*Given entries*
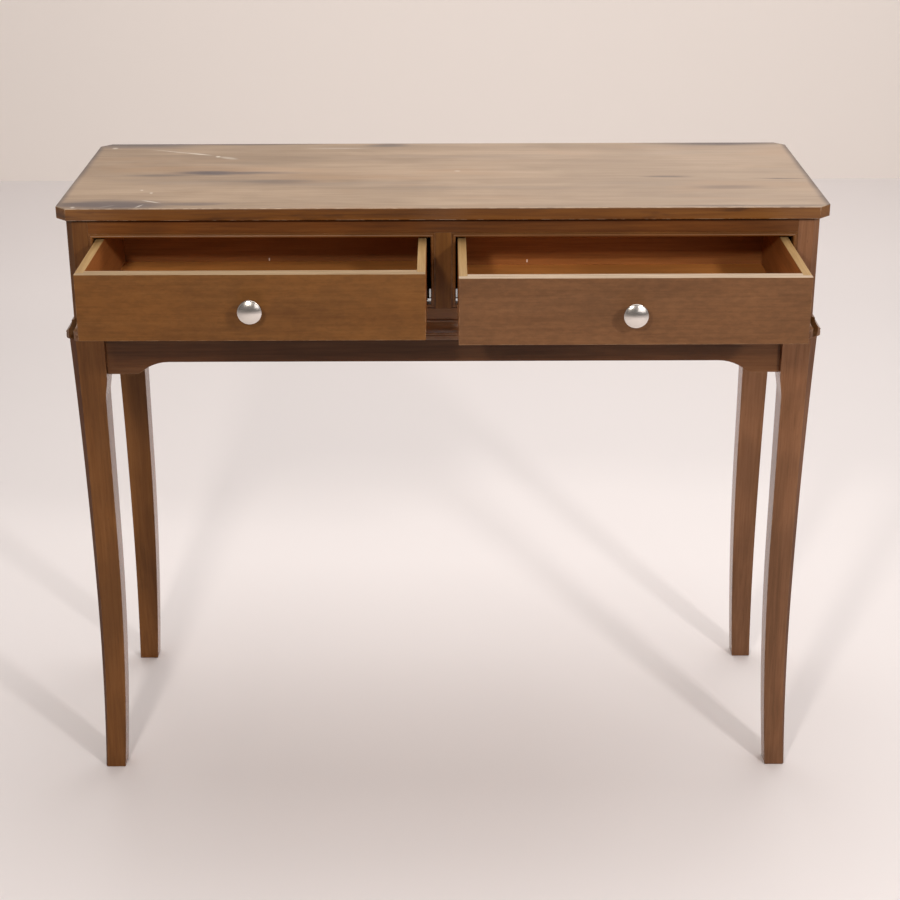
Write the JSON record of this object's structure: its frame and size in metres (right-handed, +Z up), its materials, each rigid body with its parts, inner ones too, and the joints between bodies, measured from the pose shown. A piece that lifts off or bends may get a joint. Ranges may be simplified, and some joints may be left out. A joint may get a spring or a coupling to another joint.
{
  "type": "console table",
  "caption": "Narrow side table on four curved legs, with a case of sliding drawers under a top with clipped corners.",
  "frame": {"origin": "on the floor, under the middle of the whole object's box as modelled, with both drawers part open and the knobs included", "axes": "+Z up; +X along the length, to the right of someone facing the drawers; the drawers open towards -Y"},
  "size_m": [1.016, 0.5624, 0.848],
  "materials": {
    "top_wood": "satin lacquer over a worn brown stain",
    "stained_wood": "satin lacquer over a brown stain",
    "case_wood": "unfinished",
    "drawer_wood": "thin orange-brown lacquer, top edges bare",
    "satin_nickel": "satin nickel",
    "zinc_steel": "zinc plated",
    "nylon": "white nylon"
  },
  "bodies": {
    "carcass": {"table_top": "top_wood", "front_left_leg": "stained_wood", "front_right_leg": "stained_wood", "rear_left_leg": "stained_wood", "rear_right_leg": "stained_wood", "front_apron": "stained_wood", "back_apron": "stained_wood", "left_apron": "stained_wood", "right_apron": "stained_wood", "waist_front": "stained_wood", "waist_back": "stained_wood", "waist_left": "stained_wood", "waist_right": "stained_wood", "front_left_post": "stained_wood", "front_right_post": "stained_wood", "rear_left_post": "stained_wood", "rear_right_post": "stained_wood", "left_end_panel": "stained_wood", "right_end_panel": "stained_wood", "top_rail": "stained_wood", "bottom_rail": "stained_wood", "centre_stile": "stained_wood", "left_opening_bead": "stained_wood", "right_opening_bead": "stained_wood", "case_back": "case_wood", "dust_panel": "case_wood", "centre_divider": "case_wood", "left_kicker": "case_wood", "right_kicker": "case_wood", "left_track_batten": "case_wood", "right_track_batten": "case_wood", "corner_blocks": "case_wood", "left_track": "zinc_steel", "right_track": "zinc_steel", "top_screws": "zinc_steel", "corner_block_screws": "zinc_steel", "corner_guide_tacks": "zinc_steel", "track_screws": "zinc_steel", "corner_guides": "nylon"},
    "left_drawer": {"left_drawer_front": "stained_wood", "left_drawer_left_side": "drawer_wood", "left_drawer_right_side": "drawer_wood", "left_drawer_back": "drawer_wood", "left_drawer_bottom": "drawer_wood", "left_drawer_knob": "satin_nickel", "left_knob_screw": "zinc_steel", "left_rear_guide": "nylon", "left_rear_guide_screws": "zinc_steel"},
    "right_drawer": {"right_drawer_front": "stained_wood", "right_drawer_left_side": "drawer_wood", "right_drawer_right_side": "drawer_wood", "right_drawer_back": "drawer_wood", "right_drawer_bottom": "drawer_wood", "right_drawer_knob": "satin_nickel", "right_knob_screw": "zinc_steel", "right_rear_guide": "nylon", "right_rear_guide_screws": "zinc_steel"}
  },
  "joints": [
    {"name": "left_drawer_slide", "type": "slide", "parent": "carcass", "child": "left_drawer", "axis": [0, -1, 0], "range_m": [-0.1554, 0.0696]},
    {"name": "right_drawer_slide", "type": "slide", "parent": "carcass", "child": "right_drawer", "axis": [0, -1, 0], "range_m": [-0.1749, 0.0501]}
  ]
}
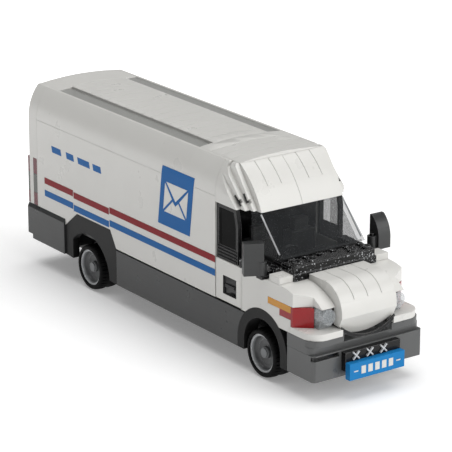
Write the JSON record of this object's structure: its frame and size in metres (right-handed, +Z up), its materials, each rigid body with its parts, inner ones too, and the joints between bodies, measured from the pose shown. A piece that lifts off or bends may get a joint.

*What to produce*
Reproduce the material above, every line of it, exactly.

*Answer to the exercise*
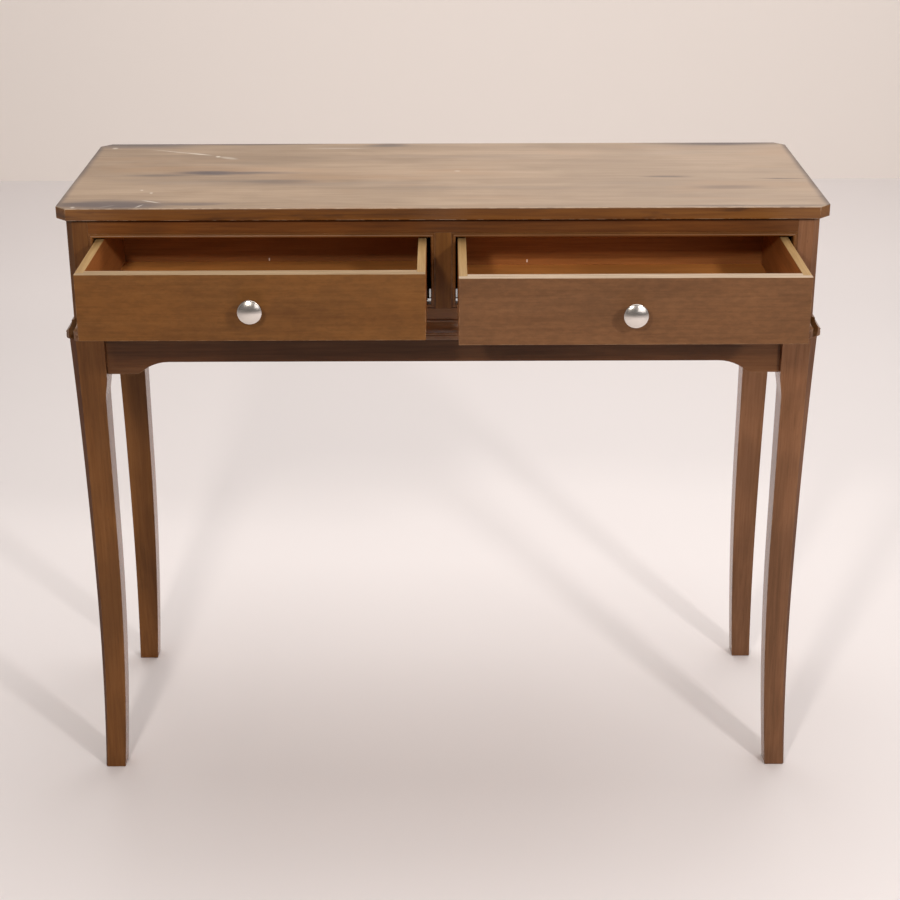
Write the JSON record of this object's structure: its frame and size in metres (right-handed, +Z up), its materials, each rigid body with its parts, inner ones too, and the joints between bodies, measured from the pose shown. A piece that lifts off or bends may get a joint. Ranges may be simplified, and some joints may be left out. A joint may get a spring or a coupling to another joint.
{
  "type": "console table",
  "caption": "Narrow side table on four curved legs, with a case of sliding drawers under a top with clipped corners.",
  "frame": {"origin": "on the floor, under the middle of the whole object's box as modelled, with both drawers part open and the knobs included", "axes": "+Z up; +X along the length, to the right of someone facing the drawers; the drawers open towards -Y"},
  "size_m": [1.016, 0.5624, 0.848],
  "materials": {
    "top_wood": "satin lacquer over a worn brown stain",
    "stained_wood": "satin lacquer over a brown stain",
    "case_wood": "unfinished",
    "drawer_wood": "thin orange-brown lacquer, top edges bare",
    "satin_nickel": "satin nickel",
    "zinc_steel": "zinc plated",
    "nylon": "white nylon"
  },
  "bodies": {
    "carcass": {"table_top": "top_wood", "front_left_leg": "stained_wood", "front_right_leg": "stained_wood", "rear_left_leg": "stained_wood", "rear_right_leg": "stained_wood", "front_apron": "stained_wood", "back_apron": "stained_wood", "left_apron": "stained_wood", "right_apron": "stained_wood", "waist_front": "stained_wood", "waist_back": "stained_wood", "waist_left": "stained_wood", "waist_right": "stained_wood", "front_left_post": "stained_wood", "front_right_post": "stained_wood", "rear_left_post": "stained_wood", "rear_right_post": "stained_wood", "left_end_panel": "stained_wood", "right_end_panel": "stained_wood", "top_rail": "stained_wood", "bottom_rail": "stained_wood", "centre_stile": "stained_wood", "left_opening_bead": "stained_wood", "right_opening_bead": "stained_wood", "case_back": "case_wood", "dust_panel": "case_wood", "centre_divider": "case_wood", "left_kicker": "case_wood", "right_kicker": "case_wood", "left_track_batten": "case_wood", "right_track_batten": "case_wood", "corner_blocks": "case_wood", "left_track": "zinc_steel", "right_track": "zinc_steel", "top_screws": "zinc_steel", "corner_block_screws": "zinc_steel", "corner_guide_tacks": "zinc_steel", "track_screws": "zinc_steel", "corner_guides": "nylon"},
    "left_drawer": {"left_drawer_front": "stained_wood", "left_drawer_left_side": "drawer_wood", "left_drawer_right_side": "drawer_wood", "left_drawer_back": "drawer_wood", "left_drawer_bottom": "drawer_wood", "left_drawer_knob": "satin_nickel", "left_knob_screw": "zinc_steel", "left_rear_guide": "nylon", "left_rear_guide_screws": "zinc_steel"},
    "right_drawer": {"right_drawer_front": "stained_wood", "right_drawer_left_side": "drawer_wood", "right_drawer_right_side": "drawer_wood", "right_drawer_back": "drawer_wood", "right_drawer_bottom": "drawer_wood", "right_drawer_knob": "satin_nickel", "right_knob_screw": "zinc_steel", "right_rear_guide": "nylon", "right_rear_guide_screws": "zinc_steel"}
  },
  "joints": [
    {"name": "left_drawer_slide", "type": "slide", "parent": "carcass", "child": "left_drawer", "axis": [0, -1, 0], "range_m": [-0.1554, 0.0696]},
    {"name": "right_drawer_slide", "type": "slide", "parent": "carcass", "child": "right_drawer", "axis": [0, -1, 0], "range_m": [-0.1749, 0.0501]}
  ]
}
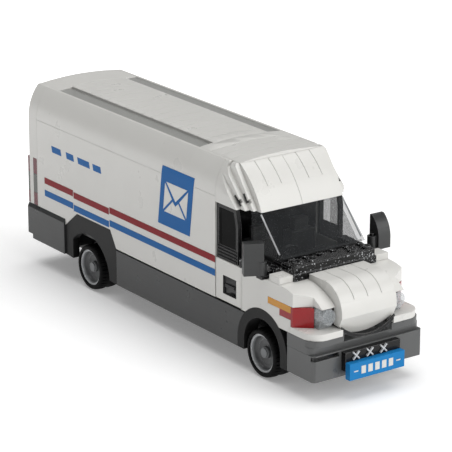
Write the JSON record of this object's structure: its frame and size in metres (right-handed, +Z up), its materials, each rigid body with its parts, inner ones too, and the joints between bodies, measured from the pose shown. A piece that lifts off or bends may get a joint.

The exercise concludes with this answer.